Here's a great example of how convoluted the media ecosystem has become: if you visit NYTimes.com today, you'll notice that upstart Vice News has taken over the masthead ad position. I check NYTimes.com every day and this is the first time I've noticed the Vice News ad though it's possible it has run previously. Vice News positions itself as "an international news organization created by and for a connected generation" and still carries a "beta" label.
The ad itself runs a series of protest scenes from what looks like Ukraine, with periodic statements interspersed like "You go to both sides of the front line," "Look beyond the headlines," "Follow the story wherever it leads" and "Don't just watch the news." Clicking "Watch Now" starts a loop with similar scenes and statements. There is a click through to the Vice News site on YouTube and ability to subscribe (the counter shows 588,220 subscribers so far).
So here we have a situation where an online video centric news startup targeting millennials is advertising on the most preeminent newspaper's web site. In a sense, it's a smart move by Vice News to target news junkies who are most likely to be interested and willing to experiment and engage (particularly since the Vice News YouTube channel is free to view).

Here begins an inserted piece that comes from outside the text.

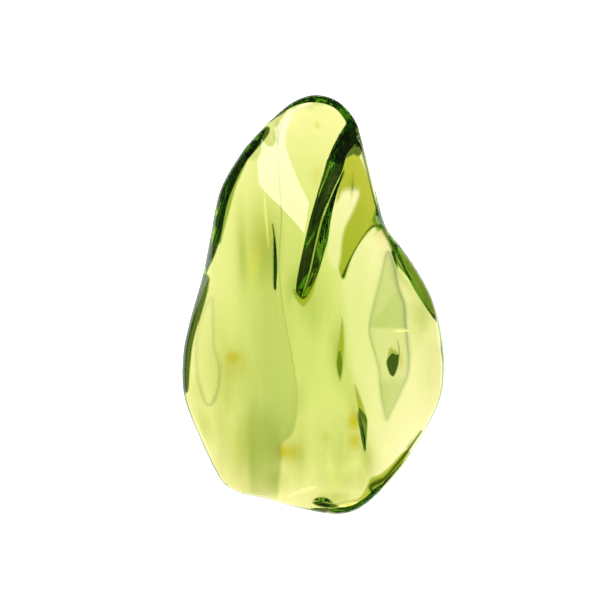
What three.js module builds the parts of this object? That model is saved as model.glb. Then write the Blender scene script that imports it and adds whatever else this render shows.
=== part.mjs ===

The ad strategy also shows how quickly the media world continues to evolve, fueled by online video and social media. Ironically, just yesterday, the NY Times media reporter David Carr wrote about how social media is bringing the horrors of war directly to users in real time. While noting that some established media have reduced their coverage, the two new players Carr called out as leading the real-time charge? Vice and BuzzFeed.
And so it goes - new technologies, new business models, new user expectations, all combining to challenge established media practices while opening up new opportunities for disruptors. With their success, the disruptors like Vice News use their resources to advertise for more users on establishment sites like NYTimes.com itself. One final twist - numerous big media companies are looking to acquire Vice, all no doubt seeking to harness its disruptive DNA.